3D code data
***

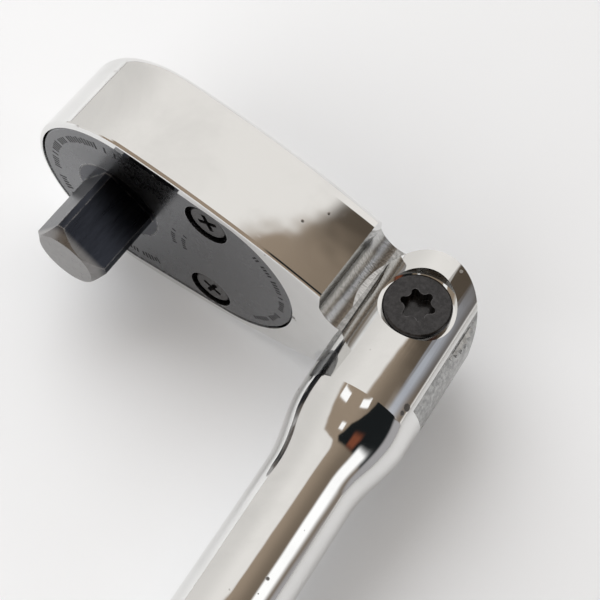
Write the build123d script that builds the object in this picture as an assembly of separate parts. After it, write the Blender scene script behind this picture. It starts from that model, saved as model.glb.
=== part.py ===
from build123d import *
import math
import os

# Flex-head ratchet wrench with a 3/8 inch drive, in millimetres and degrees.
#
# Frame: the origin is the centre of the drive square's end face. The drive points along -Y,
# the tip of the head along -X, and the flex pivot stands along +Z. The handle hangs from
# the pivot at bend_angle from straight.

# ---- Drive square ----
drive_square = 9.525
drive_reach = 11.6  # end face to the drive side of the head
drive_corner_radius = 6.2  # the square's corners are turned down to this
drive_end_radius = 4.57
drive_end_bevel = 1.6
drive_turn = 54.0  # how far the square is turned at rest, from X towards Z
flange_radius = 7.08
running_gap = 0.06  # radial clearance of every turning or sliding fit

# ---- Ratchet gear and pawl ----
gear_teeth = 72
gear_tip_radius = 11.7
tooth_depth = 0.5
tooth_tip_angle = 0.9
tooth_root_angle = 0.9
mesh_gap = 0.05  # clearance between engaged teeth
gear_room = 0.3  # gear tips to the wall of the cavity
side_gap = 0.15  # gear and pawl to the cover plate
rear_journal_radius = 5.6
rear_journal_depth = 2.7
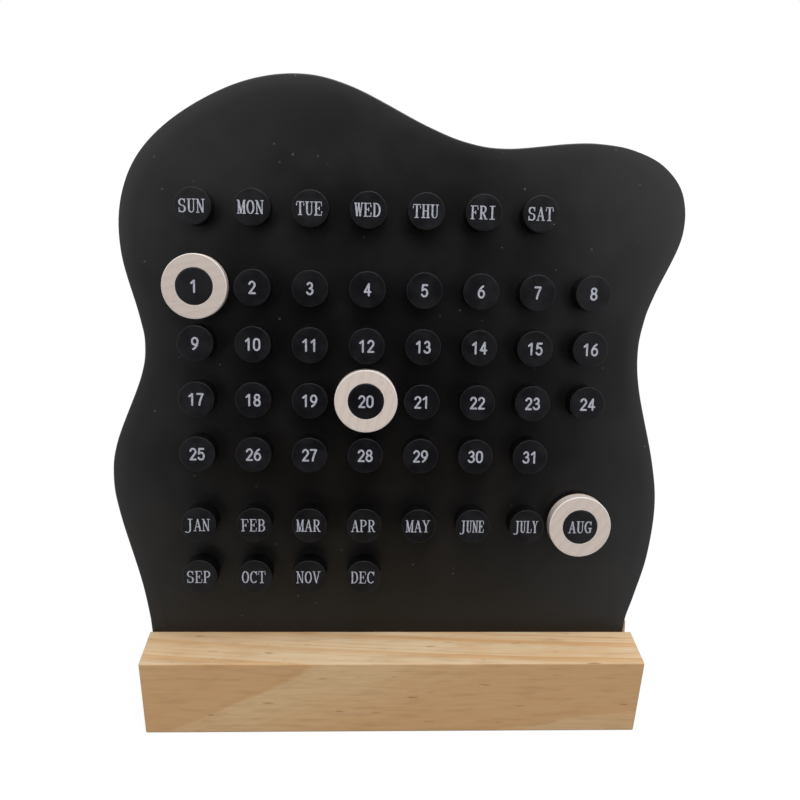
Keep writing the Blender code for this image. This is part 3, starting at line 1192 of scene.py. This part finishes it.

***

Task » For this exercise, gather every line of the data that contains the word "from".

Complete output »
Write the build123d script that builds the object in this picture as an assembly of separate parts. After it, write the Blender scene script behind this picture. It starts from that model, saved as model.glb.
from build123d import *
# the tip of the head along -X, and the flex pivot stands along +Z. The handle hangs from
# the pivot at bend_angle from straight.
drive_turn = 54.0  # how far the square is turned at rest, from X towards Z